Кто наделил Ремарка даром слова, да еще и мужеством и нравственной свободой? Какие силы пробудили в нем жгучую ненависть ко всему, что несет война? Кто вложил в его сердце горячую любовь к жизни и бесстрашие, ибо он не побоялся пригвоздить к позорному столбу губителей жизни?
Должен признаться, после чтения этой книги мысли мои во время святой мессы витали совсем в другом мире.

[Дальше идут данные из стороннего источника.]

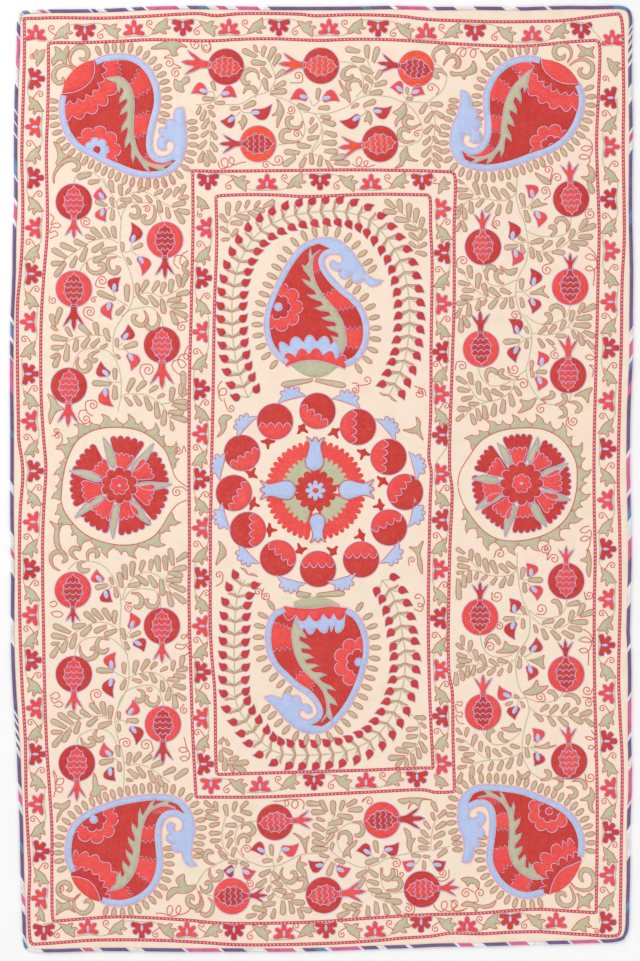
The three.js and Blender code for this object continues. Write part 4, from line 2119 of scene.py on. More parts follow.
CENTRE_PAISLEYS = (
    PaisleyPlan(
        far="286,365 276,357 268,345 264.5,330 265.5,313 270,299 278,280 288,262 300,247 312,240 "
        "326,237.5 338,240 350,249 360,263 367,274 374,279 383,280.5",
        near="346,366.5 357,361 364.5,351 368.5,338 368,322 363,308 354,297 343,288 333,278 326,268 "
        "324,260.5 327.5,255.5 334,254 340,255.5 342.5,259.5 340.5,263.5 336.5,263 333,260",
        head="""
        383,280.5 377,285.5 371,286.5 365,282 364,278.5
        364,278.5 360,283 355,283.5 351.5,278 353,273
        353,273 348,278 343,279 339,274.5 342,269.5
        342,269.5 336,271 331,268 330,263 333,260
        """,
        tip=complex(330, 248.5),
        heart=complex(300, 310),
        spine="341,355 342.5,345 342,334 339,322 333,312 325,302 318,292 313,281 311,268 313,256 "
        "320,249.5",
        bars="358,349>344,346 362,328>343,328 356,307>334,311 335,290>322,296 321,271>313,274",
        first_bar=Thread.CRIMSON,
        flower=complex(278.5, 307),
        flower_size=24.5,
        flower_rings=(Thread.CRIMSON, Thread.BLUE),
        rim="291,366 300,373 312,377.5 325,376 338,367",
        chord="286,367 300,361.5 316,360.5 331,364 345,369",
        rows=((Thread.BLUE, 20.5, 6, 9.5), (Thread.SCARLET, 8.5, 5, 8.0)),
        foot=Thread.SAGE,
    ),
    PaisleyPlan(
        far="347,608 357,614 364,625 368,640 368,655 364,672 358,690 349,707 338,721 325,731 "
        "311,733.5 297,729 285,719 276,709 264,697",
        near="284,607 273,613 267,625 265.5,640 268,655 275,668 285,678 296,688 308,696 315,705 "
        "317.5,713 313,718 306,719.5 300,716 299.5,711 303,709.5 306,713",
        head="""
        264,697 272,695.5 278,697 282,700
        282,700 283,695 288,692.5 292,696 292,701
        292,701 294,696 299,696 301,700 301,704.5
        301,704.5 307,704 311.5,708 311,713 306,713
        """,
        tip=complex(311, 725),
        heart=complex(335, 665),
        spine="297,618 295.5,630 296,641 298,652 303,664 310,673 318,681 325,691 328,703 327.5,713 "
        "322,722",
        bars="275,622>291,628 272,650>292,648 294,679>304,669 311,691>315,680",
        first_bar=Thread.CRIMSON,
        flower=complex(359, 662),
        flower_size=25.5,
        flower_rings=(Thread.CRIMSON, Thread.BLUE),
        rim="340,604 330,599 318,596.5 305,597.5 293,602",
        chord="347,608 331,606 316,608 300,608 284,606",
        rows=((Thread.BLUE, 21.5, 6, 9.0), (Thread.SCARLET, 9.5, 5, 8.0)),
        foot=Thread.SAGE,
    ),
)


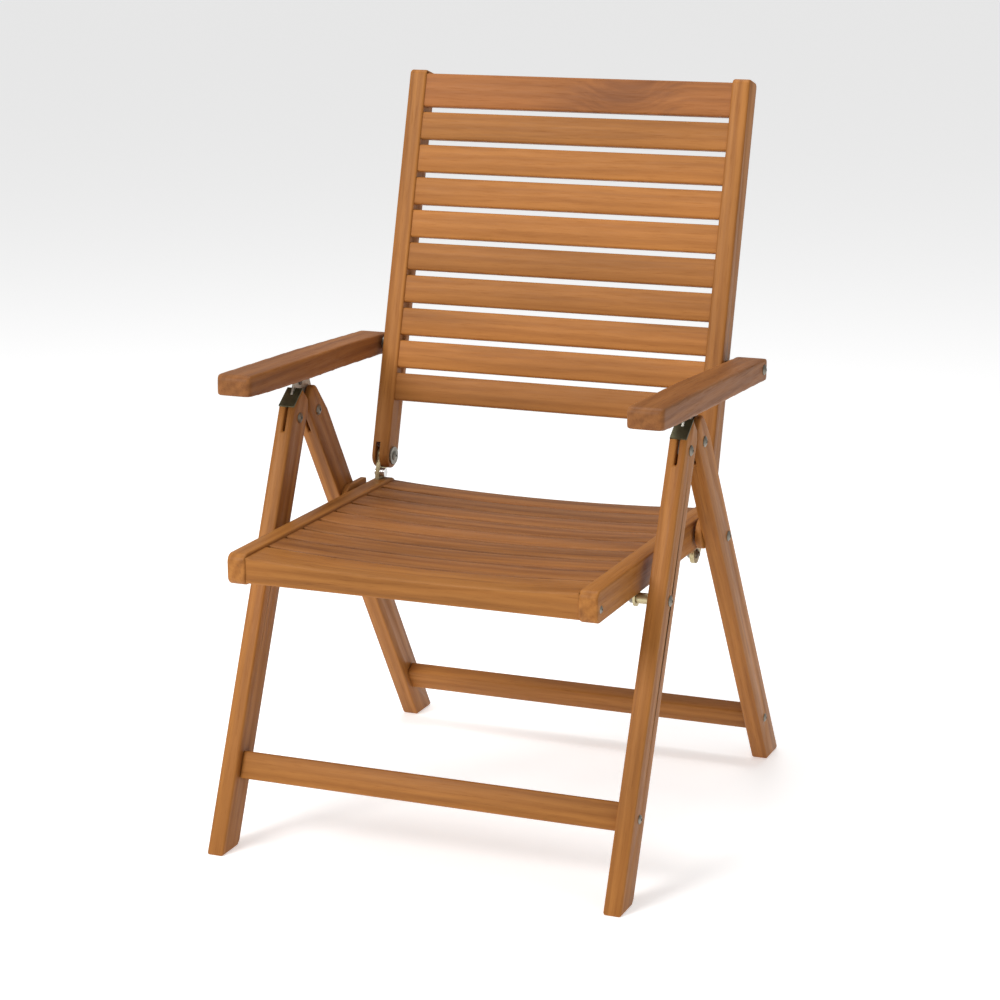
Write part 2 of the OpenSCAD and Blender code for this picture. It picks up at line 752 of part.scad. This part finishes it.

Даже обряд возношения даров оставлял меня холодным, и священник на кафедре не находил отклика в моей душе. В музыке органа и песнопениях мне слышались скрежещущие диссонансы неистового грохота боев. А часы и дни этой долгой войны, во время которых накопилось столько зла и мерзостей – мы так несказанно страдали от них, и каждый из нас хоть когда-то, хоть раз говорил: «Хватит!», – эти часы и дни слились в моем сознании в единый огромный сгусток гнева, бунта против войны, против безумного изничтожения народов, – слились сейчас здесь, в храме божьем, как раз в ту минуту, когда там, на алтаре, затянули «Те Deum» – «Тебе бога хвалим». Сейчас здесь, в храме божьем, я понял, почему пацифисты не перестают взывать: «Никогда – войне!» и «Положить конец всем видам вооружения!"; я понял, почему они взывают к памяти матерей, напоминая о разбомбленных школах, о задохшихся там их детях, к памяти мужчин, напоминая о разрушенных предприятиях, об убитых или искалеченных сыновьях.
Я чувствовал свою совиновность, когда эти противники войны воссоздавали перед нашими крестьянами ее страшные картины: пылающие пшеничные поля, тлеющие амбары, вздутые туши убитых животных, а в то же самое время епископы, священники, монахи, монашенки, партии и организации, именовавшие себя христианскими, по-прежнему утверждали, что в войне со всеми ее последствиями нужно видеть предопределение божье, а так как пути господни неисповедимы, то им нужно смиренно следовать.
Но с алтаря уже раздалось: «Ite, missa est"{19}, и хор верующих с чистым сердцем ответствовал: „Deo gratias!“ – Тебе бога славим!»
В разладе с самим собой, с глазу на глаз с такими противоречиями ехал я обратно домой к жене и ребенку в этот воскресный день, омраченный тяготившим меня сомнением: чье слово имеет больший вес для будущего моих детей, слово ли церкви или слово мужественного писателя?
Однажды – кажется, поздним летом 1929 года – к нам приехал тогдашний министр сельского хозяйства Пруссии Штейгер со своими сотрудниками и совершенно неожиданно для нас заявил, что конный завод ликвидируется, поголовье племенных лошадей передается Польше в счет репараций. Весной 1931 года это и было сделано, хотя выдающийся специалист по ветеринарии, ганноверский профессор доктор Опперман, заявил в 1930 году, что все поголовье заражено токсическим малокровием и речь может идти только о полном отказе от использования этих лошадей в целях воспроизведения породы.
Пост директора конного завода занял в замке направленный из Берлина министерством сельского хозяйства крупный чиновник, некий господин Ферш. Преследовал он только одну цель – получить возможно больший доход от полей и конюшен. Решающей в его глазах была современная техника. Он относился с полным безразличием к судьбе человека, к проблемам, возникавшим в отдельных семьях вследствие перестройки предприятия. Всякий, кто пытался защитить других работников, навлекал на себя его подозрения. Доступ к нему имели только некоторые служащие, его же ставленники. За короткое время этот человек, представлявший собой тип беспощадного начальника, управляющего земельными владениями, и сделавший карьеру в графских поместьях, ввел свой режим на предприятии. Не прошло и нескольких недель, как обнаружилось, что Ферш вдобавок еще и нацист и получил задание помочь организоваться штурмовикам и эсэсовцам в таком глухом месте, как Рейнгардсвальд. А свои собственные малоуспешные попытки завербовать сторонников нацистской партии он замаскировал в 1933 году, пустив в ход характерный для него прием: в апреле он повелел быть местной нацистской организации (в Бебербеке это еще не удалось), объявив штурмовым отрядом резерва и нас, пожарных; дело в том, что за несколько лет до этого я сформировал пожарную команду.